As the snow began to fall in early January 2010, the diggers, dump-trucks and pneumatic drills turned up and the ground work began.

MAY 2010
As part of the Ignite Hope weekend, my good friend Bryce Davies (of Peaceful Progress) came up to the estate to work with an army of local kids on painting a mural on the wall that runs along the back of the park. The mural was organised and completely paid for by Hill City Church, and I’m delighted that we’ve been able to bless the project in such a colourful, creative and significant way. I’m also delighted to report that 6 months later, not one bit of scribble or scrawl has been added to the mural! (I guess it pays to give the kids some sense of ownership over something like that!)

After a long drawn out process, the contractors finally completed the installation of the play equipment and Central Park was opened for the community!

To say the kids love Central Park would be a HUGE understatement – they’re all over it! The first few weeks were mental (as you’d expect) but have since calmed down! There is now a general hubbub that comes from the park from the time school closes until around 9:30pm each day, but it’s not vicious, or menacing or intimidating noise – it’s the sound of young people having fun – and long may that continue!!

In conclusion then, we’ve finally reached the end of the road as far as providing a playground for the local kids goes, though the real work has only just begun! Now it’s all about engaging with the kids, encouraging them towards respecting the equipment and looking after their environment.

That’s the challenge!

Part of the funding has gone towards employing 2 community engagement officers specifically for that job. However, as things stand I’m very much the playground guy as far as the local kids are concerned. Therefore if ANYTHING playground related happens – it’s my door that gets knocked. You literally would not believe how many knocks I’ve had in the last few months:

“Daio – someone’s puked up on the roundabout!”

“DJ, there’s a dog in the park.”

“Dai ______ keeps bullying us!”

“Yo Deej, watch me do this…”

“Daio, _______’s peeing down the slide!!”

“What, so does this playground belong to you?!”

(The last one is my personal favourite!!)

Don’t get me wrong, I don’t mind being the first port of call when it comes to Central Park. Far from it! It’s an honour to be connected with such an exciting, community-transforming project. Some might say that Christians should stick to teaching the Bible and leave social action to the council.

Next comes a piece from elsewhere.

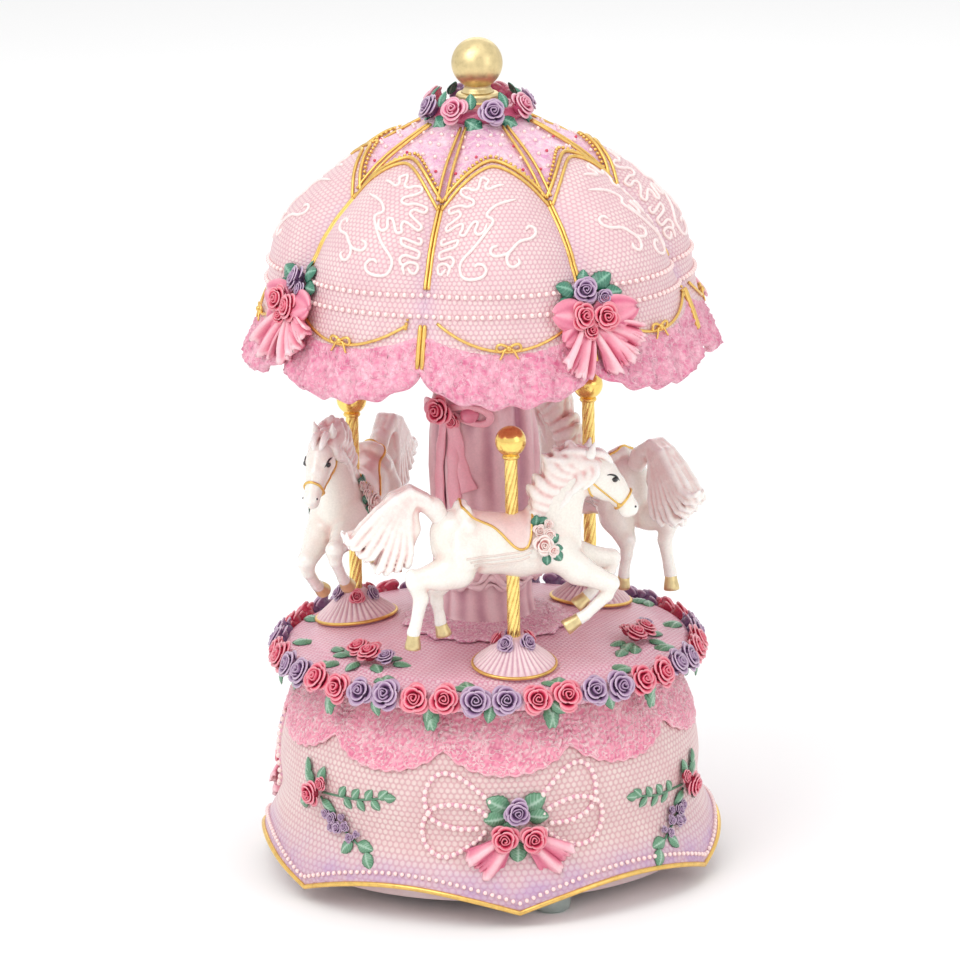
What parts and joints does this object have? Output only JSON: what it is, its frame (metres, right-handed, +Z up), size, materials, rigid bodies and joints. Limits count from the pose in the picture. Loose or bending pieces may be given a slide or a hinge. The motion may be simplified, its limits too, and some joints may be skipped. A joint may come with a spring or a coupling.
{
  "type": "carousel music box",
  "caption": "Wind-up music box whose turning platform carries prancing horses on gold poles round a draped column under a scalloped canopy.",
  "frame": {"origin": "on the table, under the turning axis, in the plane of the feet's bottoms", "axes": "+Z up along the turning axis, -Y the front with a pearl bow and the first horse just beside it, +X to the viewer's right"},
  "size_m": [0.112, 0.112, 0.2],
  "materials": {
    "base_resin": "painted resin, satin, net relief",
    "lace_resin": "painted resin lace, satin",
    "gold_trim": "antique gold paint",
    "pearl": "pearl lustre",
    "rose_red": "glossy painted resin",
    "rose_lilac": "glossy painted resin",
    "leaf_green": "glossy painted resin",
    "ribbon_pink": "satin painted resin",
    "platform_resin": "painted resin, satin, net relief",
    "column_resin": "painted resin, satin",
    "pedestal_resin": "painted resin, satin",
    "horse_glaze": "glossy cream glaze",
    "canopy_resin": "painted resin, satin, net relief",
    "crown_resin": "painted resin, satin",
    "clear_rubber": "translucent rubber",
    "dark_plastic": "moulded black",
    "steel": "bright steel",
    "bed_zinc": "grey zinc casting",
    "movement_brass": "turned brass"
  },
  "bodies": {
    "base": {"base_shell": "base_resin", "bottom_cover": "dark_plastic", "cover_screws": "steel", "rubber_feet": "clear_rubber", "bedplate": "bed_zinc", "movement_screws": "steel", "comb": "steel", "comb_screws": "steel", "cylinder_bracket": "steel", "governor_bracket": "steel", "shaft_bush": "movement_brass", "pearl_bows": "pearl", "base_bouquets": "rose_red", "base_sprays": "leaf_green"},
    "carousel": {"spring_barrel": "movement_brass", "mainspring": "steel", "output_shaft": "steel", "shaft_nut": "movement_brass", "turntable": "platform_resin", "rose_garland": "rose_red", "platform_sprigs": "rose_lilac", "column_ruffle": "lace_resin", "column": "column_resin", "column_bow": "ribbon_pink", "canopy": "canopy_resin", "canopy_ribs": "gold_trim", "canopy_pearls": "pearl", "canopy_swags": "gold_trim", "canopy_bouquets": "rose_red", "crown_roses": "rose_red", "finial_collar": "gold_trim", "finial": "gold_trim", "pedestal_1": "pedestal_resin", "pole_1": "gold_trim", "pole_ball_1": "gold_trim", "horse_1": "horse_glaze", "pedestal_2": "pedestal_resin", "pole_2": "gold_trim", "pole_ball_2": "gold_trim", "horse_2": "horse_glaze", "pedestal_3": "pedestal_resin", "pole_3": "gold_trim", "pole_ball_3": "gold_trim", "horse_3": "horse_glaze"},
    "key": {"winding_arbor": "steel", "winding_key": "movement_brass"},
    "cylinder": {"music_cylinder": "movement_brass", "cylinder_arbor": "movement_brass", "cylinder_wheel": "movement_brass"},
    "governor_gear": {"governor_wheel": "movement_brass"},
    "fan": {"governor_fan": "movement_brass"}
  },
  "joints": [
    {"name": "carousel_turn", "type": "hinge", "parent": "base", "child": "carousel", "pos_m": [0, 0, 0.05], "axis": [0, 0, 1], "continuous": true},
    {"name": "key_turn", "type": "hinge", "parent": "base", "child": "key", "pos_m": [0, 0, 0.008], "axis": [0, 0, 1], "continuous": true},
    {"name": "cylinder_turn", "type": "hinge", "parent": "base", "child": "cylinder", "pos_m": [0.025, 0, 0.0245], "axis": [1, 0, 0], "continuous": true},
    {"name": "governor_gear_turn", "type": "hinge", "parent": "base", "child": "governor_gear", "pos_m": [0.036, -0.0076, 0.0245], "axis": [1, 0, 0], "continuous": true},
    {"name": "fan_turn", "type": "hinge", "parent": "base", "child": "fan", "pos_m": [0.0366, -0.0139, 0.0245], "axis": [0, 0, 1], "continuous": true}
  ],
  "couplings": [
    {"joint": "cylinder_turn", "follows": "carousel_turn", "ratio": 4},
    {"joint": "governor_gear_turn", "follows": "carousel_turn", "ratio": -15},
    {"joint": "fan_turn", "follows": "carousel_turn", "ratio": -300}
  ]
}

I’d say that’s a load of bunk!

Hill City’s involvement in the Central Park project has put our faith and our Saviour on display for people who might have never otherwise given Jesus or church a second thought! We now have a lot more credibility in the community than we did have before. Besides, God’s people should have a reputation for being good news, wherever they live, as this Scripture tells us:

“And your ancient ruins shall be rebuilt;
you shall raise up the foundations of many generations;
you shall be called the repairer of the breach,
the restorer of streets to dwell in.
(Isaiah 58v12)

2 thoughts on “Central Park – Mission Accomplished

  1. Fair play to you … God provided an opportunity and you took it … it sounds a fantastic way to get to know people and I pray you will have many witness opportunities as a result.

    I don’t know exactly what it is like where you are … but where we are (inner Brum) by nature of the gun crime / gangs etc and the funding this attracts, young people literally have activities and opportunities to do stuff pretty well every night, if they wanted (these things don’t always last long and the gang members don’t go to them – but thats another story)

    This shapes how they see the football and gospel we have put on for the last 4 1/2 years … we are just one more activity which they are entitled to have and so the ‘seeking to bless’ as we are Christians witness opportunity is somewhat negated.

    Now that doesn’t mean we stop, any opportunity to get to know the local youth and have an opportunity for exposure to Christians and possible witness we will take. And 9 -10pm on Fridays in the middle of the hood -you will find me arguing with young men of different religions and ethnicities about not swearing … whilst they make me look silly with their skills and then don’t score.

    Its just I think in areas such as ours the post welfare context (where loads of money has already been pumped in) means how we Christians see what we do as social action may not be perceived by the recipients in the same way. So it may not be seen as a particularly Christian thing to do (the council does it, other faiths do it etc) or even as something which stirs any questioning (eg why are you Christians doing this?) – it is expected that people will do stuff for the community. So when I shut the footy for the summer holidays a few years back … all I got was – how can you do this ? we’ll all into get into crime or get shot !!!